- Theatrical release poster
- Directed by: Doris Wishman (credited as Louis Silverman)
- Written by: Doris Wishman (credited as Dawn Whitman
- Produced by: Doris Wishman (credited as Louis Silverman)
- Starring: Juan Fernandez Linda Southern Larry Hunter
- Cinematography: C. Davis Smith
- Edited by: Lou Burdi
- Release date: 1970;
- Running time: approx. 71 minutes
- Country: United States
- Language: English

= The Amazing Transplant =

1970 American film by Doris Wishman

The Amazing Transplant is an American 1970 sexploitation film, written, produced and directed by Doris Wishman. The film stars Juan Fernandez, Linda Southern, and Larry Hunter.

==Plot==

Arthur visits Mary to profess his love and propose to her. But when he notices her earrings, he begins to rape her and winds up choking her to death. His mother is worried and asks her police detective brother-in-law Bill to help find him. Meanwhile, Mary has been found dead, the police suspect Arthur and the radio informs the public about the apparent murder.
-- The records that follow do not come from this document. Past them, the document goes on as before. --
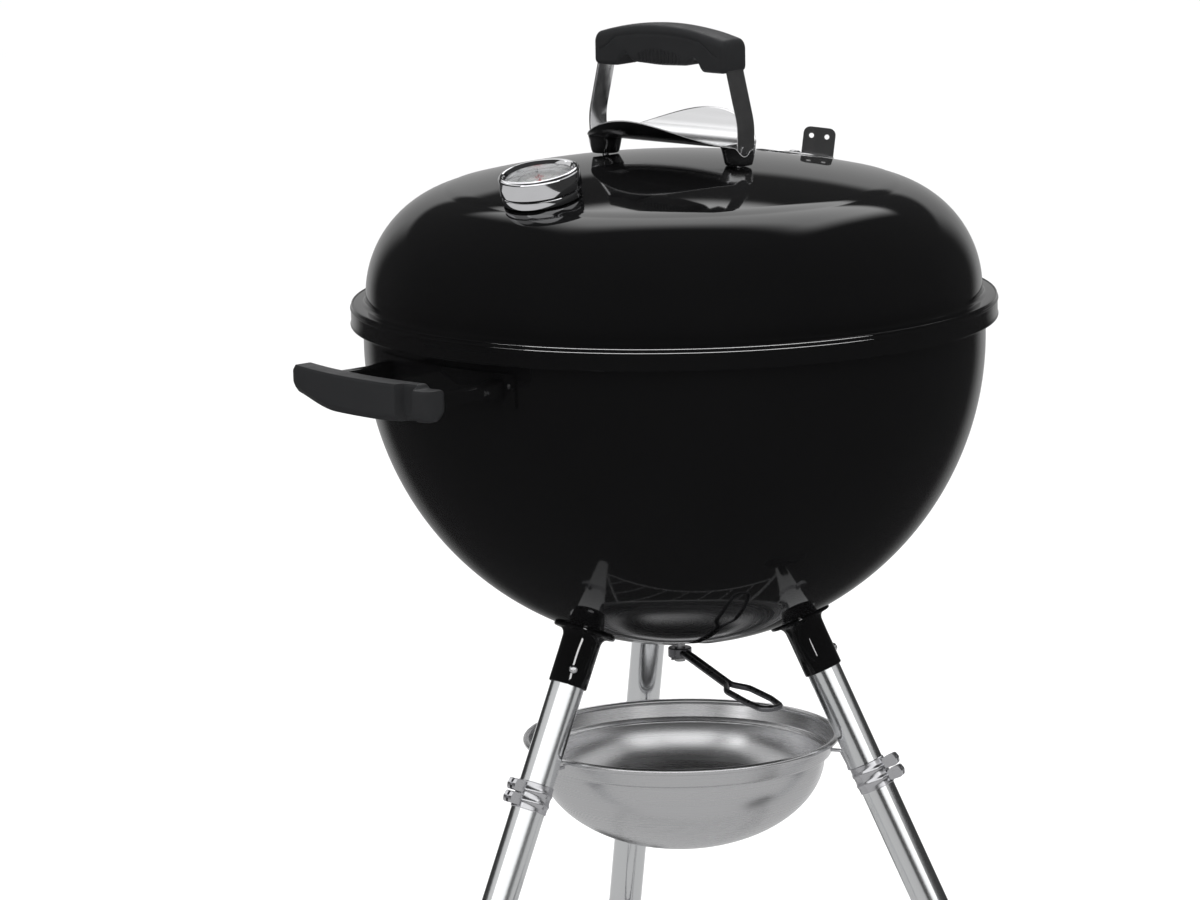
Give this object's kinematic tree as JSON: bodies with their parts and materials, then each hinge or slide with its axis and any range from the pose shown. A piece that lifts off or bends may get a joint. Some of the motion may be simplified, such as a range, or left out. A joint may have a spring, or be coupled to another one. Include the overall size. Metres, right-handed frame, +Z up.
{
  "type": "kettle charcoal grill",
  "caption": "Round enamelled kettle grill with a domed lid, side handle, three tube legs, two wheels and a hanging ash pan.",
  "frame": {"origin": "on the kettle's vertical axis, at ground level", "axes": "+Z up, -X towards the side handle and the leg with the foot, +X towards the wheels"},
  "size_m": [0.6855, 0.6854, 1.068],
  "materials": {
    "enamel": "gloss black porcelain enamel",
    "nylon": "moulded glass-filled nylon, fine grain",
    "leg_aluminium": "polished tube",
    "pan_aluminium": "satin pressed sheet",
    "bright_steel": "bright nickel-plated pressing",
    "plated_steel": "zinc-plated wire and fasteners",
    "spring_steel": "bright spring steel strip",
    "dark_steel": "blackened steel rod",
    "sweeper_steel": "aluminised steel",
    "chrome": "polished chrome",
    "glass": "clear flat glass",
    "dial_face": "matte white printed dial",
    "needle_red": "matte red paint",
    "wheel_plastic": "moulded black plastic",
    "grate_steel": "plated steel wire"
  },
  "bodies": {
    "stand": {"bowl": "enamel", "grate_brackets": "enamel", "coal_brackets": "enamel", "side_handle_bracket": "enamel", "side_handle": "nylon", "side_handle_screws": "plated_steel", "socket_foot_leg": "enamel", "socket_left": "enamel", "socket_right": "enamel", "leg_foot_side": "leg_aluminium", "leg_wheel_left": "leg_aluminium", "leg_wheel_right": "leg_aluminium", "foot_cap": "wheel_plastic", "axle": "plated_steel", "push_nuts": "spring_steel", "bottom_rack": "plated_steel", "pan_clip_foot_leg": "spring_steel", "pan_clip_left": "spring_steel", "pan_clip_right": "spring_steel", "spring_foot_leg": "spring_steel", "spring_left": "spring_steel", "spring_right": "spring_steel"},
    "lid": {"lid_shell": "enamel", "lid_hook": "plated_steel", "heat_shield": "bright_steel", "handle_bolts": "plated_steel", "handle_nuts": "plated_steel", "handle_straps": "bright_steel", "grip_screws": "plated_steel", "lid_grip": "nylon", "damper_rivet": "plated_steel", "thermometer_base": "chrome", "thermometer_bezel": "chrome", "thermometer_lens": "glass", "thermometer_dial": "dial_face", "thermometer_probe": "plated_steel", "thermometer_nut": "plated_steel"},
    "lid_damper": {"damper": "bright_steel"},
    "needle": {"thermometer_needle": "needle_red"},
    "sweeper": {"sweeper_blades": "sweeper_steel", "sweeper_hub": "sweeper_steel", "ash_lever": "dark_steel", "cotter_pin": "plated_steel"},
    "left_wheel": {"wheel_left": "wheel_plastic", "hub_cap_left": "bright_steel"},
    "right_wheel": {"wheel_right": "wheel_plastic", "hub_cap_right": "bright_steel"},
    "cooking_rack": {"cooking_grate": "grate_steel", "grate_handles": "grate_steel"},
    "charcoal_rack": {"coal_grate": "grate_steel"},
    "pan": {"ash_pan": "pan_aluminium"},
    "foot_leg_button": {"button_foot_leg": "plated_steel"},
    "left_button": {"button_left": "plated_steel"},
    "right_button": {"button_right": "plated_steel"}
  },
  "joints": [
    {"name": "lid_lift", "type": "slide", "parent": "stand", "child": "lid", "axis": [0, 0, 1], "range_m": [0, 0.3]},
    {"name": "damper_turn", "type": "hinge", "parent": "lid", "child": "lid_damper", "pos_m": [0.17648, 0.02323, 0.92733], "axis": [0.2005, 0.0264, 0.9793], "range_deg": [0, 60]},
    {"name": "needle_turn", "type": "hinge", "parent": "lid", "child": "needle", "pos_m": [-0.17648, -0.02323, 0.92733], "axis": [-0.2005, -0.0264, 0.9793], "range_deg": [-270, 0]},
    {"name": "sweeper_turn", "type": "hinge", "parent": "stand", "child": "sweeper", "pos_m": [0, 0, 0.482], "axis": [0, 0, 1], "range_deg": [-30, 30]},
    {"name": "left_wheel_spin", "type": "hinge", "parent": "stand", "child": "left_wheel", "pos_m": [0.16209, 0.32075, 0.075], "axis": [0, 1, 0], "continuous": true},
    {"name": "right_wheel_spin", "type": "hinge", "parent": "stand", "child": "right_wheel", "pos_m": [0.16209, -0.32075, 0.075], "axis": [0, 1, 0], "continuous": true},
    {"name": "cooking_grate_lift", "type": "slide", "parent": "stand", "child": "cooking_rack", "axis": [0, 0, 1], "range_m": [0, 0.02]},
    {"name": "charcoal_grate_lift", "type": "slide", "parent": "stand", "child": "charcoal_rack", "axis": [0, 0, 1], "range_m": [0, 0.05]},
    {"name": "ash_pan_lift", "type": "slide", "parent": "stand", "child": "pan", "axis": [0, 0, 1], "range_m": [0, 0.012]},
    {"name": "foot_leg_button_press", "type": "slide", "parent": "stand", "child": "foot_leg_button", "axis": [0.5826, 0.766, -0.2717], "range_m": [0, 0.004], "stiffness_N_per_m": 500, "springref_m": -0.002, "deforming": ["spring_foot_leg"]},
    {"name": "left_button_press", "type": "slide", "parent": "stand", "child": "left_button", "axis": [0.3721, -0.8875, -0.2717], "range_m": [0, 0.004], "stiffness_N_per_m": 500, "springref_m": -0.002, "deforming": ["spring_left"]},
    {"name": "right_button_press", "type": "slide", "parent": "stand", "child": "right_button", "axis": [-0.9547, 0.1215, -0.2717], "range_m": [0, 0.004], "stiffness_N_per_m": 500, "springref_m": -0.002, "deforming": ["spring_right"]}
  ]
}
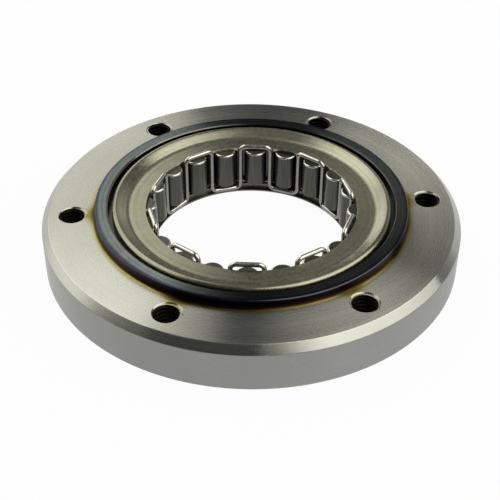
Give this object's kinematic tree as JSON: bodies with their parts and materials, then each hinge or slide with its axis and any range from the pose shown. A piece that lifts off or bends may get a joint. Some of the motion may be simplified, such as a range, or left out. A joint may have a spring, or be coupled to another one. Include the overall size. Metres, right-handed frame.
{
  "type": "starter clutch",
  "caption": "One-way clutch ring with tapped bolt holes and a raised collar, holding a dished cage of sprags and a meander wire spring that grip a hub in one direction.",
  "frame": {"origin": "centre of the ring's back face, on the clutch's axis", "axes": "+Z along the clutch's axis towards the raised collar; -Y is the side nearest the camera in the picture"},
  "size_m": [0.12, 0.12, 0.0173],
  "materials": {
    "ring_steel": "fine-turned hardened steel, heat-tinted round the collar",
    "cage_steel": "pressed sheet steel, satin",
    "spring_wire": "bright drawn spring wire",
    "sprag_steel": "dark ground and polished bearing steel"
  },
  "bodies": {
    "ring": {"outer_ring": "ring_steel"},
    "cage": {"cage": "cage_steel", "meander_spring": "spring_wire"},
    "sprag_01": {"sprag_01": "sprag_steel"},
    "sprag_02": {"sprag_02": "sprag_steel"},
    "sprag_03": {"sprag_03": "sprag_steel"},
    "sprag_04": {"sprag_04": "sprag_steel"},
    "sprag_05": {"sprag_05": "sprag_steel"},
    "sprag_06": {"sprag_06": "sprag_steel"},
    "sprag_07": {"sprag_07": "sprag_steel"},
    "sprag_08": {"sprag_08": "sprag_steel"},
    "sprag_09": {"sprag_09": "sprag_steel"},
    "sprag_10": {"sprag_10": "sprag_steel"},
    "sprag_11": {"sprag_11": "sprag_steel"},
    "sprag_12": {"sprag_12": "sprag_steel"},
    "sprag_13": {"sprag_13": "sprag_steel"},
    "sprag_14": {"sprag_14": "sprag_steel"},
    "sprag_15": {"sprag_15": "sprag_steel"},
    "sprag_16": {"sprag_16": "sprag_steel"},
    "sprag_17": {"sprag_17": "sprag_steel"},
    "sprag_18": {"sprag_18": "sprag_steel"},
    "sprag_19": {"sprag_19": "sprag_steel"},
    "sprag_20": {"sprag_20": "sprag_steel"}
  },
  "joints": [
    {"name": "cage_spin", "type": "hinge", "parent": "ring", "child": "cage", "pos_m": [0, 0, 0.00895], "axis": [0, 0, 1], "continuous": true},
    {"name": "sprag_01_tilt", "type": "hinge", "parent": "cage", "child": "sprag_01", "pos_m": [0.00056, 0.0303, 0.00895], "axis": [0, 0, 1], "range_deg": [0, 8], "stiffness_Nm_per_rad": 0.01, "springref_deg": -11.46},
    {"name": "sprag_02_tilt", "type": "hinge", "parent": "cage", "child": "sprag_02", "pos_m": [-0.00883, 0.02899, 0.00895], "axis": [0, 0, 1], "range_deg": [0, 8], "stiffness_Nm_per_rad": 0.01, "springref_deg": -11.46},
    {"name": "sprag_03_tilt", "type": "hinge", "parent": "cage", "child": "sprag_03", "pos_m": [-0.01736, 0.02484, 0.00895], "axis": [0, 0, 1], "range_deg": [0, 8], "stiffness_Nm_per_rad": 0.01, "springref_deg": -11.46},
    {"name": "sprag_04_tilt", "type": "hinge", "parent": "cage", "child": "sprag_04", "pos_m": [-0.02418, 0.01826, 0.00895], "axis": [0, 0, 1], "range_deg": [0, 8], "stiffness_Nm_per_rad": 0.01, "springref_deg": -11.46},
    {"name": "sprag_05_tilt", "type": "hinge", "parent": "cage", "child": "sprag_05", "pos_m": [-0.02864, 0.00989, 0.00895], "axis": [0, 0, 1], "range_deg": [0, 8], "stiffness_Nm_per_rad": 0.01, "springref_deg": -11.46},
    {"name": "sprag_06_tilt", "type": "hinge", "parent": "cage", "child": "sprag_06", "pos_m": [-0.0303, 0.00056, 0.00895], "axis": [0, 0, 1], "range_deg": [0, 8], "stiffness_Nm_per_rad": 0.01, "springref_deg": -11.46},
    {"name": "sprag_07_tilt", "type": "hinge", "parent": "cage", "child": "sprag_07", "pos_m": [-0.02899, -0.00883, 0.00895], "axis": [0, 0, 1], "range_deg": [0, 8], "stiffness_Nm_per_rad": 0.01, "springref_deg": -11.46},
    {"name": "sprag_08_tilt", "type": "hinge", "parent": "cage", "child": "sprag_08", "pos_m": [-0.02484, -0.01736, 0.00895], "axis": [0, 0, 1], "range_deg": [0, 8], "stiffness_Nm_per_rad": 0.01, "springref_deg": -11.46},
    {"name": "sprag_09_tilt", "type": "hinge", "parent": "cage", "child": "sprag_09", "pos_m": [-0.01826, -0.02418, 0.00895], "axis": [0, 0, 1], "range_deg": [0, 8], "stiffness_Nm_per_rad": 0.01, "springref_deg": -11.46},
    {"name": "sprag_10_tilt", "type": "hinge", "parent": "cage", "child": "sprag_10", "pos_m": [-0.00989, -0.02864, 0.00895], "axis": [0, 0, 1], "range_deg": [0, 8], "stiffness_Nm_per_rad": 0.01, "springref_deg": -11.46},
    {"name": "sprag_11_tilt", "type": "hinge", "parent": "cage", "child": "sprag_11", "pos_m": [-0.00056, -0.0303, 0.00895], "axis": [0, 0, 1], "range_deg": [0, 8], "stiffness_Nm_per_rad": 0.01, "springref_deg": -11.46},
    {"name": "sprag_12_tilt", "type": "hinge", "parent": "cage", "child": "sprag_12", "pos_m": [0.00883, -0.02899, 0.00895], "axis": [0, 0, 1], "range_deg": [0, 8], "stiffness_Nm_per_rad": 0.01, "springref_deg": -11.46},
    {"name": "sprag_13_tilt", "type": "hinge", "parent": "cage", "child": "sprag_13", "pos_m": [0.01736, -0.02484, 0.00895], "axis": [0, 0, 1], "range_deg": [0, 8], "stiffness_Nm_per_rad": 0.01, "springref_deg": -11.46},
    {"name": "sprag_14_tilt", "type": "hinge", "parent": "cage", "child": "sprag_14", "pos_m": [0.02418, -0.01826, 0.00895], "axis": [0, 0, 1], "range_deg": [0, 8], "stiffness_Nm_per_rad": 0.01, "springref_deg": -11.46},
    {"name": "sprag_15_tilt", "type": "hinge", "parent": "cage", "child": "sprag_15", "pos_m": [0.02864, -0.00989, 0.00895], "axis": [0, 0, 1], "range_deg": [0, 8], "stiffness_Nm_per_rad": 0.01, "springref_deg": -11.46},
    {"name": "sprag_16_tilt", "type": "hinge", "parent": "cage", "child": "sprag_16", "pos_m": [0.0303, -0.00056, 0.00895], "axis": [0, 0, 1], "range_deg": [0, 8], "stiffness_Nm_per_rad": 0.01, "springref_deg": -11.46},
    {"name": "sprag_17_tilt", "type": "hinge", "parent": "cage", "child": "sprag_17", "pos_m": [0.02899, 0.00883, 0.00895], "axis": [0, 0, 1], "range_deg": [0, 8], "stiffness_Nm_per_rad": 0.01, "springref_deg": -11.46},
    {"name": "sprag_18_tilt", "type": "hinge", "parent": "cage", "child": "sprag_18", "pos_m": [0.02484, 0.01736, 0.00895], "axis": [0, 0, 1], "range_deg": [0, 8], "stiffness_Nm_per_rad": 0.01, "springref_deg": -11.46},
    {"name": "sprag_19_tilt", "type": "hinge", "parent": "cage", "child": "sprag_19", "pos_m": [0.01826, 0.02418, 0.00895], "axis": [0, 0, 1], "range_deg": [0, 8], "stiffness_Nm_per_rad": 0.01, "springref_deg": -11.46},
    {"name": "sprag_20_tilt", "type": "hinge", "parent": "cage", "child": "sprag_20", "pos_m": [0.00989, 0.02864, 0.00895], "axis": [0, 0, 1], "range_deg": [0, 8], "stiffness_Nm_per_rad": 0.01, "springref_deg": -11.46}
  ],
  "couplings": [
    {"joint": "sprag_02_tilt", "follows": "sprag_01_tilt", "ratio": 1},
    {"joint": "sprag_03_tilt", "follows": "sprag_01_tilt", "ratio": 1},
    {"joint": "sprag_04_tilt", "follows": "sprag_01_tilt", "ratio": 1},
    {"joint": "sprag_05_tilt", "follows": "sprag_01_tilt", "ratio": 1},
    {"joint": "sprag_06_tilt", "follows": "sprag_01_tilt", "ratio": 1},
    {"joint": "sprag_07_tilt", "follows": "sprag_01_tilt", "ratio": 1},
    {"joint": "sprag_08_tilt", "follows": "sprag_01_tilt", "ratio": 1},
    {"joint": "sprag_09_tilt", "follows": "sprag_01_tilt", "ratio": 1},
    {"joint": "sprag_10_tilt", "follows": "sprag_01_tilt", "ratio": 1},
    {"joint": "sprag_11_tilt", "follows": "sprag_01_tilt", "ratio": 1},
    {"joint": "sprag_12_tilt", "follows": "sprag_01_tilt", "ratio": 1},
    {"joint": "sprag_13_tilt", "follows": "sprag_01_tilt", "ratio": 1},
    {"joint": "sprag_14_tilt", "follows": "sprag_01_tilt", "ratio": 1},
    {"joint": "sprag_15_tilt", "follows": "sprag_01_tilt", "ratio": 1},
    {"joint": "sprag_16_tilt", "follows": "sprag_01_tilt", "ratio": 1},
    {"joint": "sprag_17_tilt", "follows": "sprag_01_tilt", "ratio": 1},
    {"joint": "sprag_18_tilt", "follows": "sprag_01_tilt", "ratio": 1},
    {"joint": "sprag_19_tilt", "follows": "sprag_01_tilt", "ratio": 1},
    {"joint": "sprag_20_tilt", "follows": "sprag_01_tilt", "ratio": 1}
  ]
}
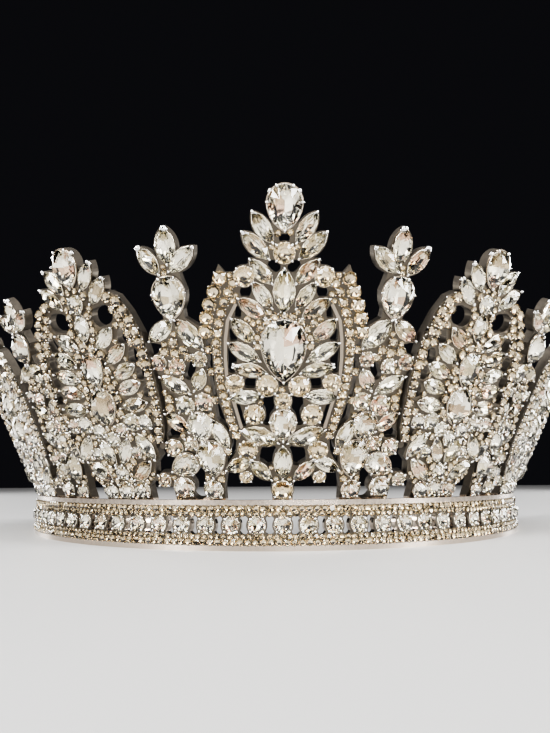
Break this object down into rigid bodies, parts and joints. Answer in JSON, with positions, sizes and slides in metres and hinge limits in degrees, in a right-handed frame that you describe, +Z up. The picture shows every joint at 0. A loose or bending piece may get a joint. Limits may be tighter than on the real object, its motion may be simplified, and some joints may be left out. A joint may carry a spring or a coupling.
{
  "type": "pageant crown",
  "caption": "A silver-coloured pageant crown: an open band of round stones carries leaning pierced peaks and finials set with clear navette, pear and round stones.",
  "frame": {"origin": "centre of the ring that the band follows, on the band's bottom plane, where the head sits", "axes": "+Z up out of the head; the front peak and the stones face -Y; +X is to the right of someone who looks at the front; the back, at +Y, is open"},
  "size_m": [0.2006, 0.1236, 0.075],
  "materials": {
    "silver": "polished",
    "large_stones": "polished",
    "small_stones": "polished"
  },
  "bodies": {
    "root": {"frame": "silver", "band_stones": "small_stones", "front_crest_pear": "large_stones", "front_main_pear": "large_stones", "front_lower_pear": "large_stones", "front_navettes": "small_stones", "front_rounds": "small_stones", "left_peak_1_crest_pear": "large_stones", "left_peak_1_main_pear": "large_stones", "left_peak_1_upper_pear": "large_stones", "left_peak_1_navettes": "small_stones", "left_peak_2_crest_pear": "large_stones", "left_peak_2_main_pear": "large_stones", "left_peak_2_upper_pear": "large_stones", "left_peak_2_navettes": "small_stones", "left_peak_3_crest_pear": "large_stones", "left_peak_3_main_pear": "large_stones", "left_peak_3_upper_pear": "large_stones", "left_peak_3_navettes": "small_stones", "right_peak_1_crest_pear": "large_stones", "right_peak_1_main_pear": "large_stones", "right_peak_1_upper_pear": "large_stones", "right_peak_1_navettes": "small_stones", "right_peak_2_crest_pear": "large_stones", "right_peak_2_main_pear": "large_stones", "right_peak_2_upper_pear": "large_stones", "right_peak_2_navettes": "small_stones", "right_peak_3_crest_pear": "large_stones", "right_peak_3_main_pear": "large_stones", "right_peak_3_upper_pear": "large_stones", "right_peak_3_navettes": "small_stones", "left_finial_1_neck_pear": "large_stones", "left_finial_1_stones": "small_stones", "left_finial_2_neck_pear": "large_stones", "left_finial_2_stones": "small_stones", "left_finial_3_neck_pear": "large_stones", "left_finial_3_stones": "small_stones", "right_finial_1_neck_pear": "large_stones", "right_finial_1_stones": "small_stones", "right_finial_2_neck_pear": "large_stones", "right_finial_2_stones": "small_stones", "right_finial_3_neck_pear": "large_stones", "right_finial_3_stones": "small_stones"}
  },
  "joints": []
}
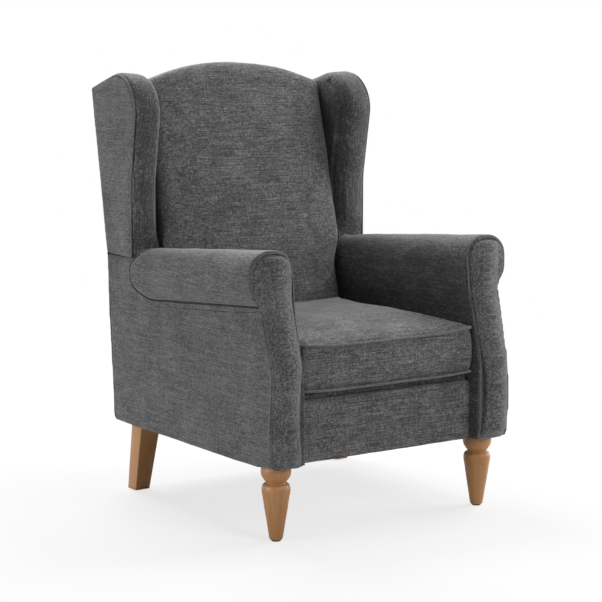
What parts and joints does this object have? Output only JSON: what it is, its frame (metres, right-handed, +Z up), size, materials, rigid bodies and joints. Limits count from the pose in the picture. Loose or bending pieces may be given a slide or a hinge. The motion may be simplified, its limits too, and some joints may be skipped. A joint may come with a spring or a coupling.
{
  "type": "wingback armchair",
  "caption": "Upholstered wingback armchair with scroll arms, an arched inside back, a loose piped seat cushion, turned front legs and square raked rear legs.",
  "frame": {"origin": "centre of the bounding box at floor level, under the legs", "axes": "+Z up; the chair faces -Y, so +Y points to its back; +X points to the right of someone who looks at its front"},
  "size_m": [0.7066, 0.8024, 1.03],
  "materials": {
    "upholstery": "matte",
    "piping": "matte",
    "lining": "matte",
    "foam": "matte",
    "felt": "matte",
    "webbing": "matte",
    "frame_wood": "matte",
    "leg_wood": "satin",
    "spring_steel": "satin",
    "glide_plastic": "matte",
    "zip_tape": "matte",
    "zip_metal": "satin"
  },
  "bodies": {
    "frame": {"apron": "upholstery", "back_cover": "upholstery", "back_foam": "foam", "back_straps": "webbing", "deck_cloth": "lining", "deck_felt": "felt", "deck_foam": "foam", "dust_cover": "lining", "front_seat_rail": "frame_wood", "glides": "glide_plastic", "left_arm_cover": "upholstery", "left_arm_facing": "upholstery", "left_arm_foam": "foam", "left_arm_foot": "upholstery", "left_arm_post": "frame_wood", "left_arm_rail": "frame_wood", "left_back_post": "frame_wood", "left_facing_welt": "piping", "left_front_leg": "leg_wood", "left_rear_leg": "leg_wood", "left_seat_rail": "frame_wood", "left_side_panel": "upholstery", "left_wing_board": "frame_wood", "left_wing_cover": "upholstery", "left_wing_foam": "foam", "left_wing_welt": "piping", "leg_blocks": "frame_wood", "leg_bolts": "spring_steel", "leg_plates": "spring_steel", "lower_back_rail": "frame_wood", "outside_back": "upholstery", "rear_seat_rail": "frame_wood", "right_arm_cover": "upholstery", "right_arm_facing": "upholstery", "right_arm_foam": "foam", "right_arm_foot": "upholstery", "right_arm_post": "frame_wood", "right_arm_rail": "frame_wood", "right_back_post": "frame_wood", "right_facing_welt": "piping", "right_front_leg": "leg_wood", "right_rear_leg": "leg_wood", "right_seat_rail": "frame_wood", "right_side_panel": "upholstery", "right_wing_board": "frame_wood", "right_wing_cover": "upholstery", "right_wing_foam": "foam", "right_wing_welt": "piping", "seat_springs": "spring_steel", "spring_clips": "spring_steel", "top_back_rail": "frame_wood"},
    "cushion": {"cushion_foam": "foam", "cushion_cover": "upholstery", "cushion_top_welt": "piping", "cushion_bottom_welt": "piping", "zip_tape": "zip_tape"},
    "zip_slider": {"zip_slider": "zip_metal"}
  },
  "joints": [
    {"name": "cushion_lift", "type": "slide", "parent": "frame", "child": "cushion", "axis": [0, 0, 1], "range_m": [0, 0.3]},
    {"name": "zip_slide", "type": "slide", "parent": "cushion", "child": "zip_slider", "axis": [1, 0, 0], "range_m": [0, 0.367]}
  ]
}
In the course of his investigation, Bill finds several women who tell of Arthur's surprising rapes (since he seems an otherwise pleasant guy) while they are graphically shown in flashbacks. Each one has a different character: One is a violent rape scene, one victim (a highschool acquaintance) turns the rape into lovemaking, another (lesbian) victim is so repelled that she vomits afterwards.

Only the viewer gets to see the connection however, the glistening earrings each victim wears, and which set Arthur off. The story finally is explained to Bill by Dr. Meade who a couple of months ago performed a penis transplant on Arthur which may have also transplanted the former womanizing owner's fondness of golden earrings.

==Cast==

- Juan Fernandez as Arthur Barlen
- Linda Southern as Ann Barlen, Arthur's mother
- Larry Hunter as Det. Bill Barlen, Arthur's uncle
- Olive Denneccio as Edie Stone
- Sandy Eden as Mary Thorne
- Kim Pope as Ms. Evans
- Bernard Marcel as Dr. Cyril Meade (billed as E.B. Priest)
- Suzzan Landau as Bobbie's lover
- Janet Banzet as Bobbie Revan (billed as Pat Barrett)

== Home media ==
A DVD version was released on June 1, 2001.